» **PROBLEM TO SOLVE**
Take the data below and copy exactly the lines starting at the one with "const surfSkateboard = new THREE.Group();" and finishing at the one with "for node in", both included.

· · · ·

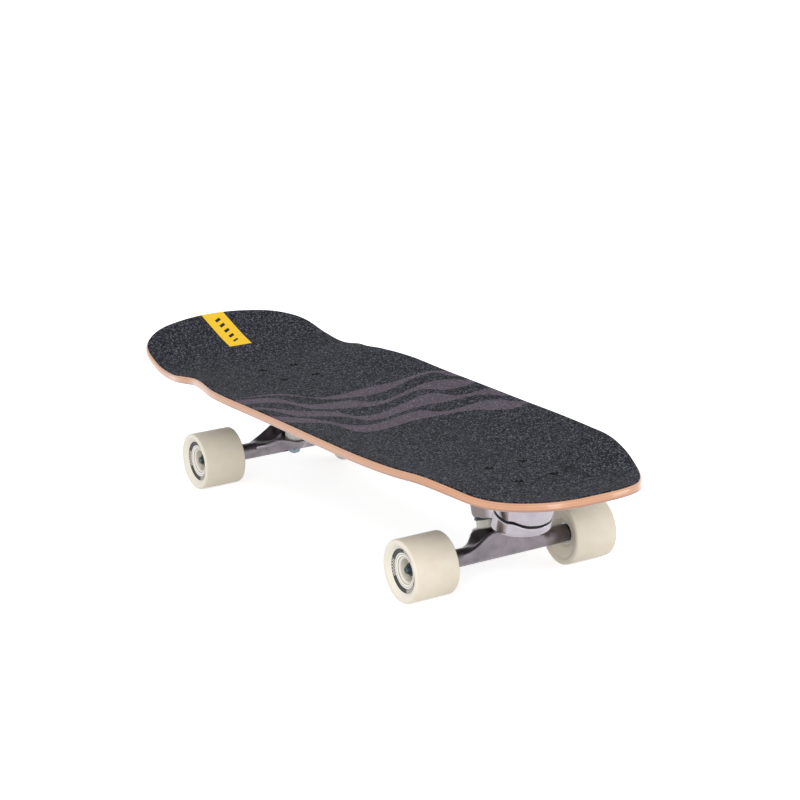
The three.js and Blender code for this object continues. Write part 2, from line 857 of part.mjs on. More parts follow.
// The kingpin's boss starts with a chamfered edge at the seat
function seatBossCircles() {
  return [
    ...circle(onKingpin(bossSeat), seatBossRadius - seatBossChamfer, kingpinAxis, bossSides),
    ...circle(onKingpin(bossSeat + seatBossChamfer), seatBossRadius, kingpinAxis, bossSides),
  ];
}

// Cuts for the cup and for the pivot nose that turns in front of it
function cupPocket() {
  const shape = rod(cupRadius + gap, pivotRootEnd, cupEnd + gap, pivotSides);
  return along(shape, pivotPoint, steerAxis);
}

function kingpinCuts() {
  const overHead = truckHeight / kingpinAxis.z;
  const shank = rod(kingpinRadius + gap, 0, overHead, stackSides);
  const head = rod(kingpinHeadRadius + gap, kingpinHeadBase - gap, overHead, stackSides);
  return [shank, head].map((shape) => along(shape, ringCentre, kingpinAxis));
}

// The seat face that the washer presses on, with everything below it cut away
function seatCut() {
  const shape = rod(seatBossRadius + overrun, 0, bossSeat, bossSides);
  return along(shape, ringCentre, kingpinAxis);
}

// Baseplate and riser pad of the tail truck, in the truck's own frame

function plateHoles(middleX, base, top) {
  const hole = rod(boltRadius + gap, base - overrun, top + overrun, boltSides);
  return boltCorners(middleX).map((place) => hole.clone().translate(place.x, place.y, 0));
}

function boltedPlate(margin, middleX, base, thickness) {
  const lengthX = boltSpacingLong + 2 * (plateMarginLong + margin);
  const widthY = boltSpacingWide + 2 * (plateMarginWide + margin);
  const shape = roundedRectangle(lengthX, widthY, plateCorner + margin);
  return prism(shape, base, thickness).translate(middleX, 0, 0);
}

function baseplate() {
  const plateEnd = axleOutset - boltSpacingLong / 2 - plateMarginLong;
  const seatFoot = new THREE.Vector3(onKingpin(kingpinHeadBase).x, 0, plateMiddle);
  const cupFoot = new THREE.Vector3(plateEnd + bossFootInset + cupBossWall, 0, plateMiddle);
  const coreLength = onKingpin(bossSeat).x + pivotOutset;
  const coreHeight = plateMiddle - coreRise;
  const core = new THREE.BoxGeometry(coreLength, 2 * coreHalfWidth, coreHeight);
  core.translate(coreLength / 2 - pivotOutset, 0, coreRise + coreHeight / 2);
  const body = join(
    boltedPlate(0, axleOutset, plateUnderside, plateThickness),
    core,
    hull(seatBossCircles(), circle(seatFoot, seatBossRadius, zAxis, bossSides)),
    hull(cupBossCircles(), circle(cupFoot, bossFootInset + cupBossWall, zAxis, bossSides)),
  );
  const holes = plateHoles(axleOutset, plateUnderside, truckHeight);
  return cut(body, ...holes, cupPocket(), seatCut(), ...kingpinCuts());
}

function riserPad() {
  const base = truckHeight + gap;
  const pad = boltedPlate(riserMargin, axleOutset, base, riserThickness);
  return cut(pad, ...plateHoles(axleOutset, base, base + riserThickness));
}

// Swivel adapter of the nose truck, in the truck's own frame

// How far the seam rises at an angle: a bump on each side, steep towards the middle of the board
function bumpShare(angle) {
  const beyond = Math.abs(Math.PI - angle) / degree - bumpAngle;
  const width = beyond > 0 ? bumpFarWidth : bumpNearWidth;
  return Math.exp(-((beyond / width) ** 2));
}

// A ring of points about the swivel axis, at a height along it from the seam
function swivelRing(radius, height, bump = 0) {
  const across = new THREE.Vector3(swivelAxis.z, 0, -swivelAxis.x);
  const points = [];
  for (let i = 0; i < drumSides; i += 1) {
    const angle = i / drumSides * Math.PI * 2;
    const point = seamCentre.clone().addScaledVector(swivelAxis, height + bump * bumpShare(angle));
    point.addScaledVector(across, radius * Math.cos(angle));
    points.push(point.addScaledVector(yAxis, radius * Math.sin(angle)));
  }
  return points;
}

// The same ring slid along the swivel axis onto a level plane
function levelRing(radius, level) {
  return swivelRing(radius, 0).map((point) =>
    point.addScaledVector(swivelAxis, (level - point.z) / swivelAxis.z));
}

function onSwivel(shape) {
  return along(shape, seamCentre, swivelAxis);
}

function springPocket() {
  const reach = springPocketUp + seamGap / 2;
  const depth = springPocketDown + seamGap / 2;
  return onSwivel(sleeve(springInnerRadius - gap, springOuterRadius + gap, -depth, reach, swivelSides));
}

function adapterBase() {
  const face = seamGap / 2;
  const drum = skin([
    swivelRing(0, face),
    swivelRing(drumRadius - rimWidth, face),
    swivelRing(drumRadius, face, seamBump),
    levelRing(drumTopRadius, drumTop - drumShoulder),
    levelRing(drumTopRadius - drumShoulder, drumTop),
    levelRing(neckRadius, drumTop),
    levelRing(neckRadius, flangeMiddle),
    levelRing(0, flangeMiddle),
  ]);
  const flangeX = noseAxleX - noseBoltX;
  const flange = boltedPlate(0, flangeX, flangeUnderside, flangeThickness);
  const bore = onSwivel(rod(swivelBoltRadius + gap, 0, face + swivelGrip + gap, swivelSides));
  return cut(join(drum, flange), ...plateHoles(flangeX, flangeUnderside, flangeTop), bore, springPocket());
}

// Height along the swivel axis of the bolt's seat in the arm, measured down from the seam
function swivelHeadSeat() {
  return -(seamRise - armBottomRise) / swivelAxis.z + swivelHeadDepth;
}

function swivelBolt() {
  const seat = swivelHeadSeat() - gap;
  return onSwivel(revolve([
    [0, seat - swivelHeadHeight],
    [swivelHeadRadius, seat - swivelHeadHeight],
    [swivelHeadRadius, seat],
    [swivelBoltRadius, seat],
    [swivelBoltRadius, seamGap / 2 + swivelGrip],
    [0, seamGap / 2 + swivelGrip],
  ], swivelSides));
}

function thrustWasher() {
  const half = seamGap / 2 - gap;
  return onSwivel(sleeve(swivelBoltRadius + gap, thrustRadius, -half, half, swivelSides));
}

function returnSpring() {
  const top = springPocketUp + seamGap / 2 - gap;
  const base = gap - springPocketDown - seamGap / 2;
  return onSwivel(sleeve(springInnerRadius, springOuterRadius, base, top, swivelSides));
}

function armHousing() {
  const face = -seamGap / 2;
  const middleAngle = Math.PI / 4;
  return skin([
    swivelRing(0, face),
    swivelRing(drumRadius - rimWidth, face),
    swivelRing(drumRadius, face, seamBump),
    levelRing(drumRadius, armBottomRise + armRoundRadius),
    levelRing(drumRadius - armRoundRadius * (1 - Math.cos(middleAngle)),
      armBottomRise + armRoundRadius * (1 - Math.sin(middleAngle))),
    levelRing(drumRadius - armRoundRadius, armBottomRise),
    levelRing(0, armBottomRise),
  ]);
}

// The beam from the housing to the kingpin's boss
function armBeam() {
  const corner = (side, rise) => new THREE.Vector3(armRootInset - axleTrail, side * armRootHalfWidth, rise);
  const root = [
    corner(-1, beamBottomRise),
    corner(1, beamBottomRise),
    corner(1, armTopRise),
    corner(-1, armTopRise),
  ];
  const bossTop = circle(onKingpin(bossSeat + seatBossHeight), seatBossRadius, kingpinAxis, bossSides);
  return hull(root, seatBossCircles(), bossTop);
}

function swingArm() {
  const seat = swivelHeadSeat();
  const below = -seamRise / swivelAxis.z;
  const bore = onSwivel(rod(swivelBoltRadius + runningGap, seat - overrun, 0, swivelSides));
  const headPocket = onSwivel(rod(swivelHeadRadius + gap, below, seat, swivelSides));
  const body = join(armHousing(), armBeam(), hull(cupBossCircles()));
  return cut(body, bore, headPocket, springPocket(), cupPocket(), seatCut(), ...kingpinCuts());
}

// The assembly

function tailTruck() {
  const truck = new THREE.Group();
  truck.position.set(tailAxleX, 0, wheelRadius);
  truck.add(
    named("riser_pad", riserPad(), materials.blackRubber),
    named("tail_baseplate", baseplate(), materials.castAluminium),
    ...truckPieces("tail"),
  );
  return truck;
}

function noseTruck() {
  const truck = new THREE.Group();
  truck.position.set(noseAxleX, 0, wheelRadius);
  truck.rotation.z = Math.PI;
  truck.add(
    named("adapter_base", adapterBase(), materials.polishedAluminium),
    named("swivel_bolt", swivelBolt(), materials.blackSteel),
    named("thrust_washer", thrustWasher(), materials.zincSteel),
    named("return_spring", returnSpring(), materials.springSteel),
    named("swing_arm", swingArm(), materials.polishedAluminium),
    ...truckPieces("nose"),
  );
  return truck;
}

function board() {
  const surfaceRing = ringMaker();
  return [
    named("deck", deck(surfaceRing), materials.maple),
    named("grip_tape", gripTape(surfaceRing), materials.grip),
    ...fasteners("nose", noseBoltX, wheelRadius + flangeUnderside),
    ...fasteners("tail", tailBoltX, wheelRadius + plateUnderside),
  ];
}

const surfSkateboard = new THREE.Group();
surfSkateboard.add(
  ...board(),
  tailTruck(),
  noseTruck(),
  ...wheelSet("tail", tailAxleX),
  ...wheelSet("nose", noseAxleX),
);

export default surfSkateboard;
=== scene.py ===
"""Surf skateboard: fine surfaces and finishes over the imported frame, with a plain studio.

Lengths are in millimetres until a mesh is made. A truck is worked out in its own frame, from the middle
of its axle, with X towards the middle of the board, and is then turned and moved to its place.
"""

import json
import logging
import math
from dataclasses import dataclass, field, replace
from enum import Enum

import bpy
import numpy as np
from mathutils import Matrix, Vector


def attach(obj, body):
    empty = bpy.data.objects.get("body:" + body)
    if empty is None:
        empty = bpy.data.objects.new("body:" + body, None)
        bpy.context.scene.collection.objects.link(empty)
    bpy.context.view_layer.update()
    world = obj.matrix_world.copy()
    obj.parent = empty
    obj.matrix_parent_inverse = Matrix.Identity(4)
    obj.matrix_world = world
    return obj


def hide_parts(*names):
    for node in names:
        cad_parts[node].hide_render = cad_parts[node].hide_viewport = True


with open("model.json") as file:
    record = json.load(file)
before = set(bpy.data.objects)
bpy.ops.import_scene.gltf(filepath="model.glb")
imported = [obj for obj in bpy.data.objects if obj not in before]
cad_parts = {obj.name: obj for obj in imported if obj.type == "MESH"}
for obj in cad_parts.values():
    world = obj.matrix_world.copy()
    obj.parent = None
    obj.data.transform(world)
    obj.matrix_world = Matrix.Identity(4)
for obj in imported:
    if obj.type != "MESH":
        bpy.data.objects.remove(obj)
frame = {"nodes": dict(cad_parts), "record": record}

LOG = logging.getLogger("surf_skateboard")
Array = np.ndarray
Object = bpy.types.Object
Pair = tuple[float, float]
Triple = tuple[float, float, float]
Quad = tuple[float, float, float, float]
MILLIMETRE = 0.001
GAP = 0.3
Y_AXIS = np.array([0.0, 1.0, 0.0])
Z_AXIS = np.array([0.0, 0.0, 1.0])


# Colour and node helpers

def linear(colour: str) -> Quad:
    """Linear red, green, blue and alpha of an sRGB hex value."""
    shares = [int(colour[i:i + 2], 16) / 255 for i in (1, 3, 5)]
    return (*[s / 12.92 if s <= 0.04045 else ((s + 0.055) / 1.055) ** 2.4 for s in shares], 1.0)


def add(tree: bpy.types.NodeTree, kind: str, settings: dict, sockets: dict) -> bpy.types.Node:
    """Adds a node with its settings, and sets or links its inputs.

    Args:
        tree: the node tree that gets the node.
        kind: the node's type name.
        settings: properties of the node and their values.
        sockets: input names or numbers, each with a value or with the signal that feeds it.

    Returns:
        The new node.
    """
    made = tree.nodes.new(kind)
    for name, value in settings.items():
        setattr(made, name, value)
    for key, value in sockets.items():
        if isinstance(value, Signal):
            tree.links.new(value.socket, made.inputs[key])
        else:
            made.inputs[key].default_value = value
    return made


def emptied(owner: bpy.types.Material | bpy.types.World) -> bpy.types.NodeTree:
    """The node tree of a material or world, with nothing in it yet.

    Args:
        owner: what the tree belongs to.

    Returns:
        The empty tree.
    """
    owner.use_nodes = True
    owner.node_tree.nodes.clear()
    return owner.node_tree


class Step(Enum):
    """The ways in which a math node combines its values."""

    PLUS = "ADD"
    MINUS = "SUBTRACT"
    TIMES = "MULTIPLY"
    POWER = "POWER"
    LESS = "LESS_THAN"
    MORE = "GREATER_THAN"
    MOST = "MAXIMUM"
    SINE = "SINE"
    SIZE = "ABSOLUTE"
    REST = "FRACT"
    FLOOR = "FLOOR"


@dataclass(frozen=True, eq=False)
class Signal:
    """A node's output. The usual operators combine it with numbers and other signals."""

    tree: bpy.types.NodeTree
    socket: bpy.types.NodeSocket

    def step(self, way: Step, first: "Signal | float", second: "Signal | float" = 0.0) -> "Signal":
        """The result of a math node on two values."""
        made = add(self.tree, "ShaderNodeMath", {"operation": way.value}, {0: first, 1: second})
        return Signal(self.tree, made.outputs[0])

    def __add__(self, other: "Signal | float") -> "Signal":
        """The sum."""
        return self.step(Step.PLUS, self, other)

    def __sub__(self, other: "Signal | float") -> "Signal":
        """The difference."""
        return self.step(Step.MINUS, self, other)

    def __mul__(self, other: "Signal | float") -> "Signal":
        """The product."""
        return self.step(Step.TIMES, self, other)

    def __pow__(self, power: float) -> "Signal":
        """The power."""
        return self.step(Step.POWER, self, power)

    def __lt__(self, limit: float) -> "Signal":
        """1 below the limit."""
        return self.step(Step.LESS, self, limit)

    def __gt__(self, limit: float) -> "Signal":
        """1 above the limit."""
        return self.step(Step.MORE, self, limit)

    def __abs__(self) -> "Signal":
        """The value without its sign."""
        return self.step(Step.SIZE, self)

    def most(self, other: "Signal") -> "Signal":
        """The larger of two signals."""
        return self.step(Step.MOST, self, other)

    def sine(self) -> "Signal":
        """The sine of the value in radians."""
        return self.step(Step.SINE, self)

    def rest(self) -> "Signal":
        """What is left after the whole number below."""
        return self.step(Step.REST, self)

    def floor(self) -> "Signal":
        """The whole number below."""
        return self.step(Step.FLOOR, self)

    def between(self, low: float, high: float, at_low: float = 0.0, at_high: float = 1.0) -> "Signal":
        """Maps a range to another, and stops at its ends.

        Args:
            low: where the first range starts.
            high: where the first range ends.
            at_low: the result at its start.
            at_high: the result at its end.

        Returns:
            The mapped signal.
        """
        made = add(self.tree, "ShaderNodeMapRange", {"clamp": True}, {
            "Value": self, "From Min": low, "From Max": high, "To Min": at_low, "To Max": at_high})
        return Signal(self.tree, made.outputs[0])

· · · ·

» **FINAL RESULT**
const surfSkateboard = new THREE.Group();
surfSkateboard.add(
  ...board(),
  tailTruck(),
  noseTruck(),
  ...wheelSet("tail", tailAxleX),
  ...wheelSet("nose", noseAxleX),
);

export default surfSkateboard;
=== scene.py ===
"""Surf skateboard: fine surfaces and finishes over the imported frame, with a plain studio.

Lengths are in millimetres until a mesh is made. A truck is worked out in its own frame, from the middle
of its axle, with X towards the middle of the board, and is then turned and moved to its place.
"""

import json
import logging
import math
from dataclasses import dataclass, field, replace
from enum import Enum

import bpy
import numpy as np
from mathutils import Matrix, Vector


def attach(obj, body):
    empty = bpy.data.objects.get("body:" + body)
    if empty is None:
        empty = bpy.data.objects.new("body:" + body, None)
        bpy.context.scene.collection.objects.link(empty)
    bpy.context.view_layer.update()
    world = obj.matrix_world.copy()
    obj.parent = empty
    obj.matrix_parent_inverse = Matrix.Identity(4)
    obj.matrix_world = world
    return obj


def hide_parts(*names):
    for node in names:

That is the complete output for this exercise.